** begin **

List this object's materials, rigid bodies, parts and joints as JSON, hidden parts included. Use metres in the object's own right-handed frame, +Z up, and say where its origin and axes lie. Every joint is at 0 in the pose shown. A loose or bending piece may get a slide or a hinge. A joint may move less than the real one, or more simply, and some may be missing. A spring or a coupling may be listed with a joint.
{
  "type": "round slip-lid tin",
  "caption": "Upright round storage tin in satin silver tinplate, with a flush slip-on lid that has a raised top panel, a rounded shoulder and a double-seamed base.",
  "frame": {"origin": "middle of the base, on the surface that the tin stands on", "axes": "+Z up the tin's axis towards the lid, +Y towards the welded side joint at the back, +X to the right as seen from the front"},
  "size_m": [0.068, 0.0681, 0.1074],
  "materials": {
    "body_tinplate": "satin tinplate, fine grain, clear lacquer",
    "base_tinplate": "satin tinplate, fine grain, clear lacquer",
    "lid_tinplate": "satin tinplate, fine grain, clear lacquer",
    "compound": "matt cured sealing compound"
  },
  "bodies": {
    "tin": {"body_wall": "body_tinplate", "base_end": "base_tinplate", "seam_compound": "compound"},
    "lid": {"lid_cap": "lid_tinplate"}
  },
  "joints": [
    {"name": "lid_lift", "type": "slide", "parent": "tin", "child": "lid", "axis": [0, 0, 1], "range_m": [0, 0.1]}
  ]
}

** end **

**THE TASK**. Please set down the whole listing above without altering a single line.

**RESPONSE TO THIS EXERCISE**.
List this object's materials, rigid bodies, parts and joints as JSON, hidden parts included. Use metres in the object's own right-handed frame, +Z up, and say where its origin and axes lie. Every joint is at 0 in the pose shown. A loose or bending piece may get a slide or a hinge. A joint may move less than the real one, or more simply, and some may be missing. A spring or a coupling may be listed with a joint.
{
  "type": "round slip-lid tin",
  "caption": "Upright round storage tin in satin silver tinplate, with a flush slip-on lid that has a raised top panel, a rounded shoulder and a double-seamed base.",
  "frame": {"origin": "middle of the base, on the surface that the tin stands on", "axes": "+Z up the tin's axis towards the lid, +Y towards the welded side joint at the back, +X to the right as seen from the front"},
  "size_m": [0.068, 0.0681, 0.1074],
  "materials": {
    "body_tinplate": "satin tinplate, fine grain, clear lacquer",
    "base_tinplate": "satin tinplate, fine grain, clear lacquer",
    "lid_tinplate": "satin tinplate, fine grain, clear lacquer",
    "compound": "matt cured sealing compound"
  },
  "bodies": {
    "tin": {"body_wall": "body_tinplate", "base_end": "base_tinplate", "seam_compound": "compound"},
    "lid": {"lid_cap": "lid_tinplate"}
  },
  "joints": [
    {"name": "lid_lift", "type": "slide", "parent": "tin", "child": "lid", "axis": [0, 0, 1], "range_m": [0, 0.1]}
  ]
}